By the end, you’ll understand whether options trading is a suitable strategy for your financial goals.
What is Options Trading?
Options trading involves buying and selling contracts that give the holder the right, but not the obligation, to buy or sell an underlying asset at a predetermined price within a specific time frame. Unlike trade indices stocks, where ownership is transferred, options provide flexibility in how and when transactions are executed.
Types of Options
There are two main types of options: call options and put options.
- Call Options: These give the holder the right to buy an asset (like a stock) at a specified price (the strike price) within a set period. Traders typically purchase call options when they expect the price of the underlying asset to rise.
- Put Options: These grant the holder the right to sell an asset at a specified price within a specific time frame. Traders often buy put options when they anticipate a decline in the asset’s price.
How Does Options Trading Work?
Options trading revolves around contracts that specify the strike price (the agreed-upon price for buying or selling the asset), expiration date (the date by which the option must be exercised), and premium (the price paid for the option).
Basic Mechanics
For example, if you purchase a call option for a CFD stock with a strike price of $50 and the stock’s price rises to $60, you can exercise your option and buy the stock at $50, profiting from the price difference. Conversely, if the stock price falls below $50, you can let the option expire, losing only the premium you paid.
Examples
Imagine buying a call option on XYZ stock with a strike price of $100 and expiration in a month. If the stock price rises to $120 before expiration, you can exercise the option, buying the stock at $100 and potentially selling it at $120 for a profit.
Market Participants
The options market has two main participants: buyers and sellers (or writers). Buyers pay the premium and hold the right to exercise the option, while sellers receive the premium but take on the obligation to fulfil the contract if the buyer chooses to exercise it.
Benefits Associated with Options Trading
Options trading offers several benefits, such as the potential for higher returns, the ability to hedge against stock positions, and the ability to profit from market volatility.
- Flexibility: Options offer a high degree of flexibility, allowing traders to employ various strategies tailored to their market outlook. Whether you're bullish, bearish, or neutral, there’s an options strategy that can suit your view. For example, traders can use a straddle strategy involving both a call and a put option to profit from significant price movements in either direction.
- Leverage: One of the key advantages of options is leverage. Options allow traders to control large positions with relatively small amounts of capital. For example, buying one options contract could provide exposure to 100 shares of a stock, but the initial investment required is just the premium. This leverage can amplify returns, making it an attractive feature for those looking to maximize their gains.
- Income Generation: Options can generate income through strategies like covered calls. In this approach, a trader who owns a stock sells call options against it, collecting premiums. If the stock price remains below the strike price, the option expires worthless, and the trader keeps the premium as income.

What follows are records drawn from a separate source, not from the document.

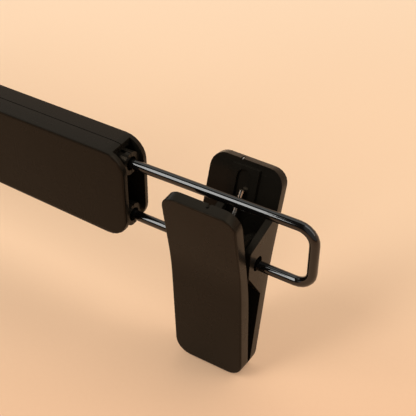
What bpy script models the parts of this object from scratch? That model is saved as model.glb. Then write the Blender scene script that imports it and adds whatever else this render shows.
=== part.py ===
"""Trouser hanger with a hollow bar, a swivelling wire hook and two spring clips that slide on wire loops.

Metres, +Z up. The origin is the rail seat, the top of the inside of the hook, and the bar runs along X.
The clips are modelled as they stand in the photograph, rocked a little about their wire.
"""

import math

import bmesh
import bpy
from mathutils import Matrix, Vector

# Hook
HOOK_WIRE = 0.0038
HOOK_BORE = 0.040
HOOK_NECK_BEND = 0.010
HOOK_RISE = 0.0895
HOOK_END_DEG = 196
HOOK_END_RUN = 0.004
HOOK_HEAD_RADIUS = 0.0036
HOOK_HEAD_HEIGHT = 0.003
WASHER_RADIUS = 0.0040
WASHER_THICKNESS = 0.0008
BUSH_FLANGE_RADIUS = 0.0050
BUSH_FLANGE_HEIGHT = 0.0016
BUSH_NECK_RADIUS = 0.0032
BUSH_FOOT_RADIUS = 0.0041
BUSH_FOOT_HEIGHT = 0.0015

# Bar
BAR_LENGTH = 0.208
BAR_HEIGHT = 0.0327
BAR_THICKNESS = 0.0129
BAR_ARCH = 0.0035
ARCH_RADIUS = 0.6
BAR_CORNER = 0.0075
BAR_FILLET = 0.0007
FACE_WALL = 0.00195
RIM_WALL = 0.0027
END_SLOT = 0.0051
LIP_HEIGHT = 0.0012
LIP_THICKNESS = 0.0009
LIP_STEP = 0.0002
RIB_THICKNESS = 0.0016
NECK_RIB_PLACE = 0.0080
FIRST_RIB_DEPTH = 0.0135
SECOND_RIB_DEPTH = 0.0370
BOSS_RADIUS = 0.0039
BOSS_SETBACK = 0.0015
BOSS_MOUTH_RADIUS = 0.0024
BOSS_MOUTH_DEPTH = 0.0012
BOSS_WEB = 0.0016
PIN_RADIUS = 0.0016
PIN_REACH = 0.0022
SOCKET_WALL = 0.0012
INNER_PIN_PLACE = 0.030
OUTER_PIN_PLACE = 0.079

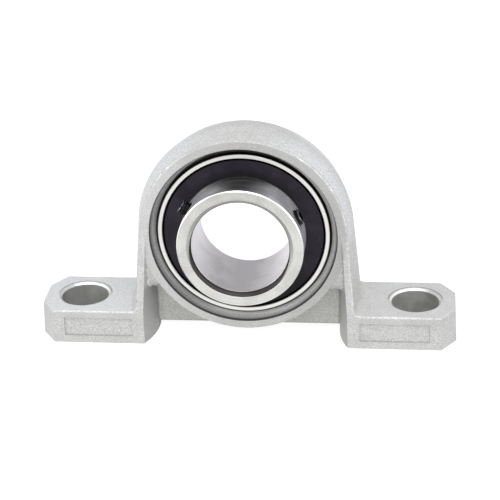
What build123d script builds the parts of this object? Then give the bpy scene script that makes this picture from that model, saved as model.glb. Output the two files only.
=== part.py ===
from build123d import *
from math import cos, radians, sin, sqrt, tan
import os

# Pillow block bearing, in millimetres. X runs along the feet, Y along the shaft with the collar
# towards -Y, and Z up. The origin is on the base plane, midway between the two foot bolts.

# Housing: heights and outline
shaft_height = 36.0
base_length = 132.0
base_depth = 25.2
foot_height = 11.0
foot_corner_x = 4.7
foot_corner_y = 6.8
foot_draft = 2.5
bolt_end_distance = 13.0
bolt_hole_d = 15.0
bolt_hole_chamfer = 0.8

# Housing: ring, arch and legs
ring_width = 17.1
ring_wall = 6.4
ring_setback = 0.3
arch_draft = 13.1
leg_splay_middle = 5.1
leg_splay_edge = 7.0
leg_gap = 58.2
leg_flare = 3.2
pocket_drop = 18.2
pocket_roll = 2.6
pocket_corner = 0.9
web_thickness = 3.0
web_rise = 2.7
web_let_in = 1.0

# Housing: seat for the insert and its mouth
seat_width = 10.3
seat_stock = 2.0
mouth_d = 58.4
seat_clearance = 0.05

# Housing: shallow bare panels on the front of the feet
panel_length = 21.8
panel_height = 6.2
panel_depth = 0.45
panel_end_margin = 3.6
panel_rise = 2.4

# Housing: rounded edges
ridge_round = 8.0
rim_round = 0.6
foot_corner_round = 0.8
leg_blend = 20.0
root_fillet = 2.2
ring_round = 0.3

# Insert: rings
bore_d = 30.0
inner_ring_d = 38.8
outer_ring_d = 55.0
outer_ring_width = 13.0
collar_length = 10.5
bore_chamfer_front = 1.3
bore_chamfer_back = 0.6
ring_edge_chamfer = 0.35
outer_shoulder_d = 46.8
seal_seat_d = 50.7
seal_seat_depth = 1.55

# Insert: balls and races
ball_count = 11
ball_d = 7.144
pitch_d = 42.5
race_conformity = 0.52
race_clearance = 0.03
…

- Hedging: Options are also a valuable tool for hedging. Investors can use put options to protect their portfolios from downside risk. For example, if you own a stock and fear a potential decline in its value, purchasing a put option can help offset losses by giving you the right to sell it at a predetermined price.
Risks Associated with Options Trading
It involves significant risks that all traders should understand before getting involved. Here are some of the key risks associated with options trading:
- Unlimited Losses: While options trading offers high potential rewards, it also comes with significant risks, especially for sellers of options. Selling uncovered options can lead to unlimited losses if the market moves sharply against the position. For instance, if you sell a call option without owning the underlying asset, and the asset’s price surges, your losses can be substantial.

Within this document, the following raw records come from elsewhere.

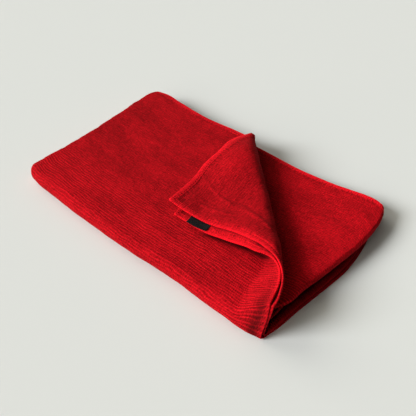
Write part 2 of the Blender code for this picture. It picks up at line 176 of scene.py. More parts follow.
# Finer sizes of the cloth
CLOTH_WALL = 0.0012
HEM_WALL = 0.0022
HEM_WIDTH = 0.0070
HEM_FADE = 0.0006  # to both sides of a hem's inner edge
HEM_STITCH = 0.0057  # stitch line, from the hem's edge
HEM_ROUND = 0.0009  # radius of a hem's folded edge
HEM_CLEAR = 0.0085  # from a hem's edge, where the cloth's grid needs no close places any more
HEM_TICK = 0.0030  # from one slanting pull of the hem to the next
STITCH_GROOVE = 0.0006  # how deep the stitches are pressed in
GROOVE_WIDTH = 0.0006
STITCH_PITCH = 0.0042
STITCH_WIDTH = 0.0012
PULL_INSET = 0.0085  # puckers that the stitches pull beside a long hem, from its edge
PULL_PITCH = 0.0070
SQUARE_INSET = 0.0110  # the dark square inside a corner's hems, from both its edges
THICKEST = 0.00275  # where two hems cross at a corner
THINNEST = 0.15  # of THICKEST, at the very edge
LABEL_CLEAR = 0.0002
LABEL_THICK = 0.0004
LABEL_YARN = 0.00045
RIB_PITCH = 0.0035
RIB_HEIGHT = 0.00012
RIBS_AROUND = 0.050  # across the cloth, where the raised ribs are highest, and how wide they fade
FAR_RIBS = 0.28  # of their height, what the raised ribs keep elsewhere
FAINT_RIBS = 0.22  # of their strength, what the ribs in the finish keep elsewhere
YARN_PITCH = 0.0024
FOLD_LENGTH = np.pi * LEVEL["outer"]

# How close together the places of each grid are
LEFT_STEP = 0.0056  # left of the turned corner
OUTER_STEP = 0.0030
INNER_STEP = 0.0034
CREASED_STEP = 0.0016  # where the second ply is creased
UNDER_STEP = 0.0070  # across the cloth, underneath

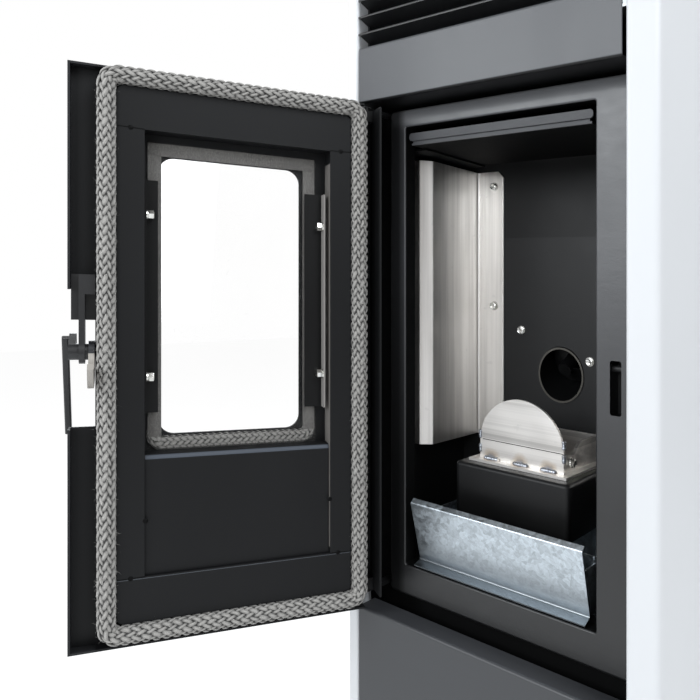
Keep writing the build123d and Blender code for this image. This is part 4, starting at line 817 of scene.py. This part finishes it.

- Time Decay: Options are time-sensitive instruments, and their value diminishes as they approach expiration. This phenomenon, known as time decay, can erode the profitability of options trades, especially for short-term options. If the underlying asset doesn’t move in the anticipated direction quickly enough, the option may expire worthless.
- Liquidity Risks: Not all options have the same level of liquidity. Low liquidity can make it difficult to enter or exit positions at favorable prices. Sometimes, you may face wider bid-ask spreads, resulting in higher transaction costs and potential losses when trying to execute trades.
- Margin Calls: If you trade options on margin, you may be subject to margin calls. This occurs when the market moves against your position, and your broker requires additional funds to cover potential losses. Margin calls can be financially draining and force you to liquidate positions at unfavorable prices.
- Complexity: Options trading can be complex and requires a solid understanding of market dynamics, pricing models, and risk management. Strategies like spreads, straddles, and iron condors require advanced knowledge and experience. Without proper education and understanding, novice traders can easily make costly mistakes.
Conclusion
Options trading offers a range of benefits, including flexibility, leverage, income generation, and hedging opportunities. However, these advantages come with corresponding risks, such as unlimited losses, time decay, and the complexities of navigating the market.
For those considering options trading, it’s essential to thoroughly understand both the rewards and risks. Take the time to educate yourself, practice with simulated trading, and consider seeking advice from financial professionals. By doing so, you can make more informed decisions and better align your trading strategies with your financial goals.